Sunday, August 3, 2008

Indian stocks offer good bargains: Mark Mobius


Stocks in India and China offer "good bargains" after declines this year dragged down valuations in Asia's two largest emerging markets, Templeton
Asset Management's Mark Mobius said. "We've been rearranging the portfolio based on valuations, which have come down pretty dramatically in places like India and China," Mobius, oversees emerging- market equities as executive chairman of Templeton, said in Toronto. "There've been big declines." The two most populous nations are the worst performers among largest global stock markets this year as soaring raw material prices and slowing economic growth weigh on profits.
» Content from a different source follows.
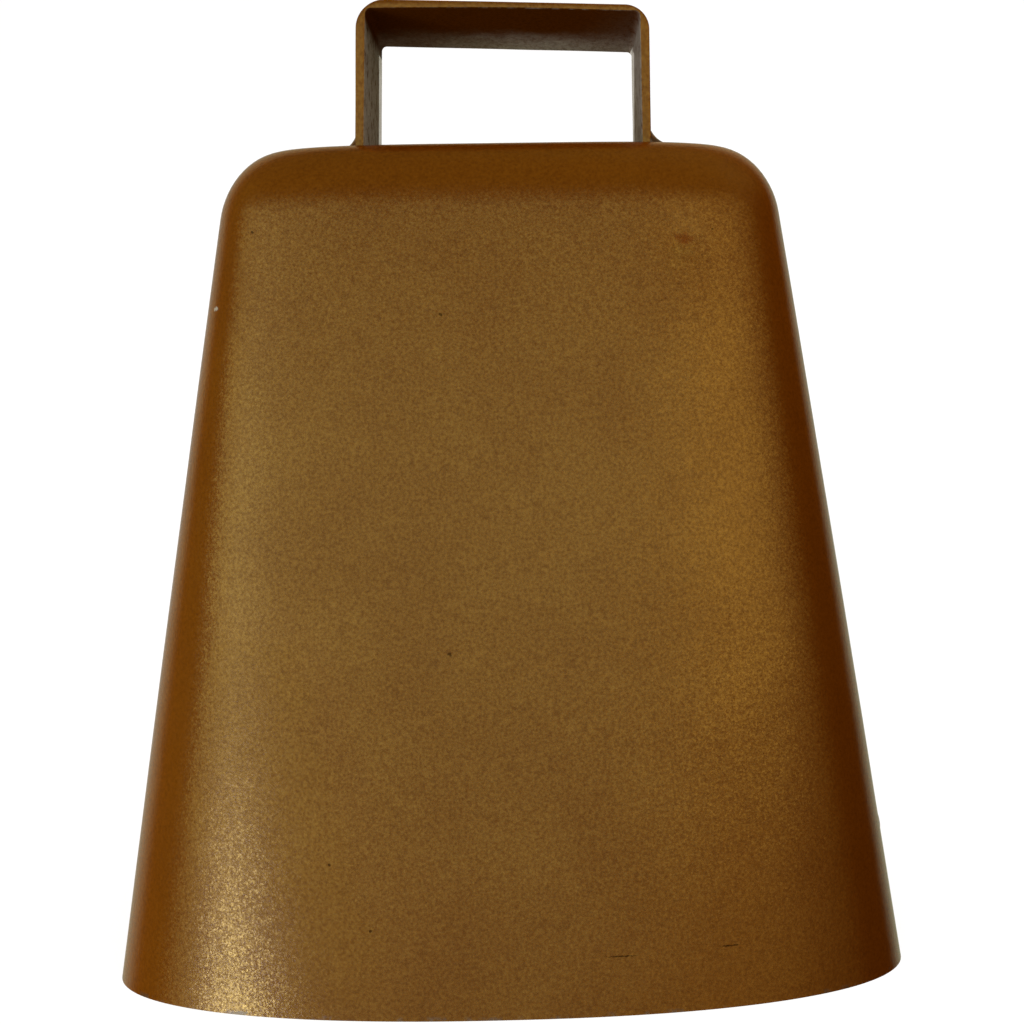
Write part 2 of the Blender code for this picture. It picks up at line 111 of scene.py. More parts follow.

Benchmarks in the two nations had surged 162 per cent and 47 per cent, respectively, in 2007.
Mobius joins
investor Jim Rogers in favoring Chinese stocks. Rogers, who said he hasn't sold any of the Chinese equities he started buying 1999, told investors not to "give up" on the nation's stock markets. The Chinese stock benchmark is the third-worst performer among the 88 global indexes tracked by Bloomberg, plunging 42 per cent this year in dollar terms on concern that the cooling economy, which expanded last quarter at the slowest pace since 2005, will damp profits. Stocks in other emerging markets are still cheaper. The MSCI Emerging Markets Index is valued at 13 times reported earnings and traded at about 12 times last week, the lowest since July 2006. The index dropped 17 per cent in 2008, and fell to an 11-month low on July 16.